# Rommel's Rod build up



## RUSSELL ZACHRY

Great to build and goes together very well.
thanks for looking.
Russell


----------



## gear buster

Nice looking build Russell. Can't wait to get mine now..


----------



## philo426

I bet Monogram used sime of the tooling from this Benz 540 k!


----------



## falcondesigns

not even close....


----------



## scooke123

Nice clean build!!!! Great work!!
Steve


----------



## deadmanincfan

Great work, Russell! :thumbsup:


----------



## hedorah59

Boy does that bring back memories - Nicely done!


----------



## steve123

Very nice work! That made me smile!
Is the radiator cap a new piece? I thought it was a maltese cross

Steve


----------



## DinoMike

Nope, I remember that radiator cap from the original I once had.... skull in helmet.


----------



## gimijimi

*Very nice.*

Thank you for sharing.
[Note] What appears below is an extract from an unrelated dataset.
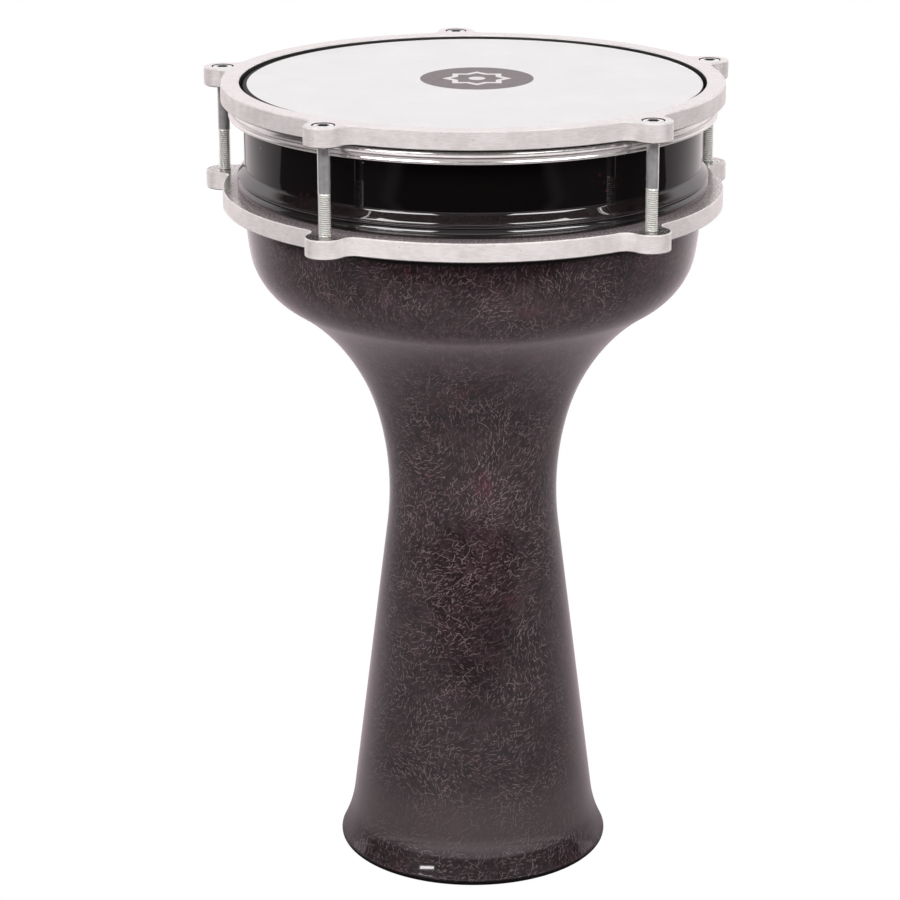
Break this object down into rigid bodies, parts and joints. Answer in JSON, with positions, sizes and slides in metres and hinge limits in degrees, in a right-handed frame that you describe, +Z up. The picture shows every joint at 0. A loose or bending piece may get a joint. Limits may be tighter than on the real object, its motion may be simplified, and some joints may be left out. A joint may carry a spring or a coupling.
{
  "type": "goblet drum",
  "caption": "Metal goblet drum: waisted shell with a flared foot and a crackle-painted bowl, and a plastic head pulled over its rim by bolts between two lugged rings.",
  "frame": {"origin": "centre of the foot's resting plane, on the drum's axis", "axes": "+Z up along the drum's axis towards the striking head; -Y is the front, midway between two of the lugs as seen from the front"},
  "size_m": [0.259, 0.2572, 0.3963],
  "materials": {
    "shell_paint": "gloss",
    "collar_paint": "gloss",
    "ring_alloy": "satin",
    "hoop_alloy": "polished",
    "bolt_steel": "polished",
    "head_film": "satin",
    "resin": "satin"
  },
  "bodies": {
    "shell": {"goblet_body": "shell_paint", "shell_collar": "collar_paint", "lower_ring": "ring_alloy", "drum_head": "head_film"},
    "tension_assembly": {"tension_ring": "ring_alloy", "head_hoop": "hoop_alloy", "hoop_resin": "resin"},
    "bolt_front_right": {"tension_bolt_front_right": "bolt_steel"},
    "bolt_right": {"tension_bolt_right": "bolt_steel"},
    "bolt_back": {"tension_bolt_back": "bolt_steel"},
    "bolt_left": {"tension_bolt_left": "bolt_steel"},
    "bolt_front_left": {"tension_bolt_front_left": "bolt_steel"}
  },
  "joints": [
    {"name": "head_tension", "type": "slide", "parent": "shell", "child": "tension_assembly", "axis": [0, 0, 1], "range_m": [-0.001, 0.002], "deforming": ["drum_head"]},
    {"name": "bolt_front_right_turn", "type": "hinge", "parent": "tension_assembly", "child": "bolt_front_right", "pos_m": [0.08144, -0.09706, 0.3902], "axis": [0, 0, 1], "range_deg": [-370, 730]},
    {"name": "bolt_right_turn", "type": "hinge", "parent": "tension_assembly", "child": "bolt_right", "pos_m": [0.11747, 0.04746, 0.3902], "axis": [0, 0, 1], "range_deg": [-370, 730]},
    {"name": "bolt_back_turn", "type": "hinge", "parent": "tension_assembly", "child": "bolt_back", "pos_m": [-0.00884, 0.12639, 0.3902], "axis": [0, 0, 1], "range_deg": [-370, 730]},
    {"name": "bolt_left_turn", "type": "hinge", "parent": "tension_assembly", "child": "bolt_left", "pos_m": [-0.12294, 0.03065, 0.3902], "axis": [0, 0, 1], "range_deg": [-370, 730]},
    {"name": "bolt_front_left_turn", "type": "hinge", "parent": "tension_assembly", "child": "bolt_front_left", "pos_m": [-0.06714, -0.10745, 0.3902], "axis": [0, 0, 1], "range_deg": [-370, 730]}
  ],
  "couplings": [
    {"joint": "bolt_front_right_turn", "follows": "head_tension", "rad_per_m": 6283.2},
    {"joint": "bolt_right_turn", "follows": "head_tension", "rad_per_m": 6283.2},
    {"joint": "bolt_back_turn", "follows": "head_tension", "rad_per_m": 6283.2},
    {"joint": "bolt_left_turn", "follows": "head_tension", "rad_per_m": 6283.2},
    {"joint": "bolt_front_left_turn", "follows": "head_tension", "rad_per_m": 6283.2}
  ]
}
Great job.


----------



## Jafo

beautiful!


----------



## buzzconroy

Great Job on a cool model.

buzz


----------



## Zombie_61

philo426 said:


> I bet Monogram used sime of the tooling from this Benz 540 k!


On his website Tom Daniel says the kit was based on a Mercedes SSK kit Monogram offered at the time, but the SSK had _three_ exhaust tubes coming from the right side of the engine compartment, not _two_. I know Monogram used existing tooling as a base for the original kit, so you might be right.


----------



## Hunch

It do look very close.


----------